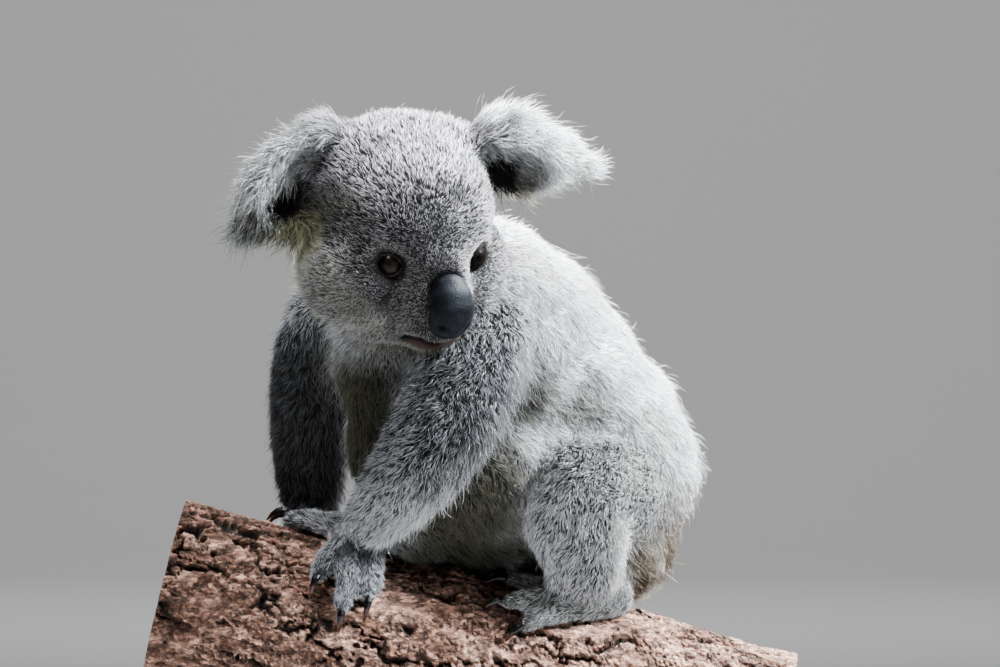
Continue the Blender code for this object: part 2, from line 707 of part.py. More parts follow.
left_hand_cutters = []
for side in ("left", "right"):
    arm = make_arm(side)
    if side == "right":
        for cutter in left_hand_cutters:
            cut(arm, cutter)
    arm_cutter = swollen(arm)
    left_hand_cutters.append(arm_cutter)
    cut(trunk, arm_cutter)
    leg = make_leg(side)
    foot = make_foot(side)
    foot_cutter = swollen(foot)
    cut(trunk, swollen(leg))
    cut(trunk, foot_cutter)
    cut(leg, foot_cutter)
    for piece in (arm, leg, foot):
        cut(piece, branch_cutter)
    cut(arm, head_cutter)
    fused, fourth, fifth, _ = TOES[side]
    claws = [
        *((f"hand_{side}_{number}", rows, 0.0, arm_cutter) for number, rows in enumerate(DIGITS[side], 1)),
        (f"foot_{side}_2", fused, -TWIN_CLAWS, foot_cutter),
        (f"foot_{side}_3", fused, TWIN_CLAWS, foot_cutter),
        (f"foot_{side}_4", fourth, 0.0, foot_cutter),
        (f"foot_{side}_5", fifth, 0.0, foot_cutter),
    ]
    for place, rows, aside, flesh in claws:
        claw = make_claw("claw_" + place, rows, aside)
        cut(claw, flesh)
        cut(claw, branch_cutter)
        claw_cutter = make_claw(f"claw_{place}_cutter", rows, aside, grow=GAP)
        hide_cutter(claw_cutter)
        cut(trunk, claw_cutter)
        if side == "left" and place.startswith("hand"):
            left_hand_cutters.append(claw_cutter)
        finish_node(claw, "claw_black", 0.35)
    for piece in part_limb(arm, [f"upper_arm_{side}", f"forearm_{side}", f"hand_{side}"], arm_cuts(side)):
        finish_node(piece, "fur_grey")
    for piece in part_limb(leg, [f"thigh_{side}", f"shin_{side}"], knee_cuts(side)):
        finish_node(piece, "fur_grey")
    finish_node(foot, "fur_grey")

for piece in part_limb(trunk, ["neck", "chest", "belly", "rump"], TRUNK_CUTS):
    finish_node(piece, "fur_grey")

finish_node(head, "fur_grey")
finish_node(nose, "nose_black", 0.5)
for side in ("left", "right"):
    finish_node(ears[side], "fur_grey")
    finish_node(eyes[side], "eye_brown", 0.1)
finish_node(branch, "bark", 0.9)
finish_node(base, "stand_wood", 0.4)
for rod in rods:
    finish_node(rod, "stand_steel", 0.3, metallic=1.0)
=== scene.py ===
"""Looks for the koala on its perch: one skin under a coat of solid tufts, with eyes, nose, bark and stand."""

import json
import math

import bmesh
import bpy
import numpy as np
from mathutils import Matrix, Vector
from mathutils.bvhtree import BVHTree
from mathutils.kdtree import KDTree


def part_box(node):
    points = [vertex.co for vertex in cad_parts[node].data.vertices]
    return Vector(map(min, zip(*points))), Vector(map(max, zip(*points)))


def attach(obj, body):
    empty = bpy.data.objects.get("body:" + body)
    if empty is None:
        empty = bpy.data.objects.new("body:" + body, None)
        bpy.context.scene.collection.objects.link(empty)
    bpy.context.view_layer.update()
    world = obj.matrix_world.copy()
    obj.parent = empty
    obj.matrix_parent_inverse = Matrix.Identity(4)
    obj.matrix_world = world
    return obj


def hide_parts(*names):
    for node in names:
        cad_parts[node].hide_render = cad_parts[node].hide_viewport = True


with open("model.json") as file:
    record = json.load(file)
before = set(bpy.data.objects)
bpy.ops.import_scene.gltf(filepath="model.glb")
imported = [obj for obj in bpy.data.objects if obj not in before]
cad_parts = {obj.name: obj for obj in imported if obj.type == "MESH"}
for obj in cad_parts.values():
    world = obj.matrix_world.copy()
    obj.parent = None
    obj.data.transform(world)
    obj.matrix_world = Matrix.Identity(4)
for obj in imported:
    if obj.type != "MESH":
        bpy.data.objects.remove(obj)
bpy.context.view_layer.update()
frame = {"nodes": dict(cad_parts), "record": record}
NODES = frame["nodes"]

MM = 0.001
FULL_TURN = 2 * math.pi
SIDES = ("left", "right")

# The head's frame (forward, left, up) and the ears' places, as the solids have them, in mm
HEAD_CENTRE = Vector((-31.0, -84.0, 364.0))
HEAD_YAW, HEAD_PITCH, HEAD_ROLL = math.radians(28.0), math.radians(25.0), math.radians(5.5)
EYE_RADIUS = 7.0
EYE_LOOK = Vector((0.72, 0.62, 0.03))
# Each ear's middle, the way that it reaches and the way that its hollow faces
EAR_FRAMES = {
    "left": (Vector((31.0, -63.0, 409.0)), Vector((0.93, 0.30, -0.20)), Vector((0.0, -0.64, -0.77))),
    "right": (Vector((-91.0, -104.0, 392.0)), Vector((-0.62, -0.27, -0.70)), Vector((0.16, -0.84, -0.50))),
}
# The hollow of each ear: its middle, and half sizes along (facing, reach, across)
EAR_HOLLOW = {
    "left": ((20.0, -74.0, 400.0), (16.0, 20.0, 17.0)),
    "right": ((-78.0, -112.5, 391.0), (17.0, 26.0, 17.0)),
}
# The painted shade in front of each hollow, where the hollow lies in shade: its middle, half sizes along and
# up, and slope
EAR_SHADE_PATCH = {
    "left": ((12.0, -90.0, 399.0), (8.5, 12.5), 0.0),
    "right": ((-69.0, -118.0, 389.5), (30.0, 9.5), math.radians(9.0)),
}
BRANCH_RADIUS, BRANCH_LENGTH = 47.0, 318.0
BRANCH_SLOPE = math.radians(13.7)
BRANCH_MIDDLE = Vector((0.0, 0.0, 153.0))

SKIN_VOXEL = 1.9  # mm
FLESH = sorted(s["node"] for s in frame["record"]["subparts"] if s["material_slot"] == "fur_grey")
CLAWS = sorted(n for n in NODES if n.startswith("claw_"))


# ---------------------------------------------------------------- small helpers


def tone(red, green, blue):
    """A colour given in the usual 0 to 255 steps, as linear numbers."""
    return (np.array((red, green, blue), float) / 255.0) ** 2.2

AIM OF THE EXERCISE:
Quote word for word every line from the one that has "cut(trunk, claw_cutter)" through the one that has "if empty is".

FINAL ANSWER:
        cut(trunk, claw_cutter)
        if side == "left" and place.startswith("hand"):
            left_hand_cutters.append(claw_cutter)
        finish_node(claw, "claw_black", 0.35)
    for piece in part_limb(arm, [f"upper_arm_{side}", f"forearm_{side}", f"hand_{side}"], arm_cuts(side)):
        finish_node(piece, "fur_grey")
    for piece in part_limb(leg, [f"thigh_{side}", f"shin_{side}"], knee_cuts(side)):
        finish_node(piece, "fur_grey")
    finish_node(foot, "fur_grey")

for piece in part_limb(trunk, ["neck", "chest", "belly", "rump"], TRUNK_CUTS):
    finish_node(piece, "fur_grey")

finish_node(head, "fur_grey")
finish_node(nose, "nose_black", 0.5)
for side in ("left", "right"):
    finish_node(ears[side], "fur_grey")
    finish_node(eyes[side], "eye_brown", 0.1)
finish_node(branch, "bark", 0.9)
finish_node(base, "stand_wood", 0.4)
for rod in rods:
    finish_node(rod, "stand_steel", 0.3, metallic=1.0)
=== scene.py ===
"""Looks for the koala on its perch: one skin under a coat of solid tufts, with eyes, nose, bark and stand."""

import json
import math

import bmesh
import bpy
import numpy as np
from mathutils import Matrix, Vector
from mathutils.bvhtree import BVHTree
from mathutils.kdtree import KDTree


def part_box(node):
    points = [vertex.co for vertex in cad_parts[node].data.vertices]
    return Vector(map(min, zip(*points))), Vector(map(max, zip(*points)))


def attach(obj, body):
    empty = bpy.data.objects.get("body:" + body)
    if empty is None:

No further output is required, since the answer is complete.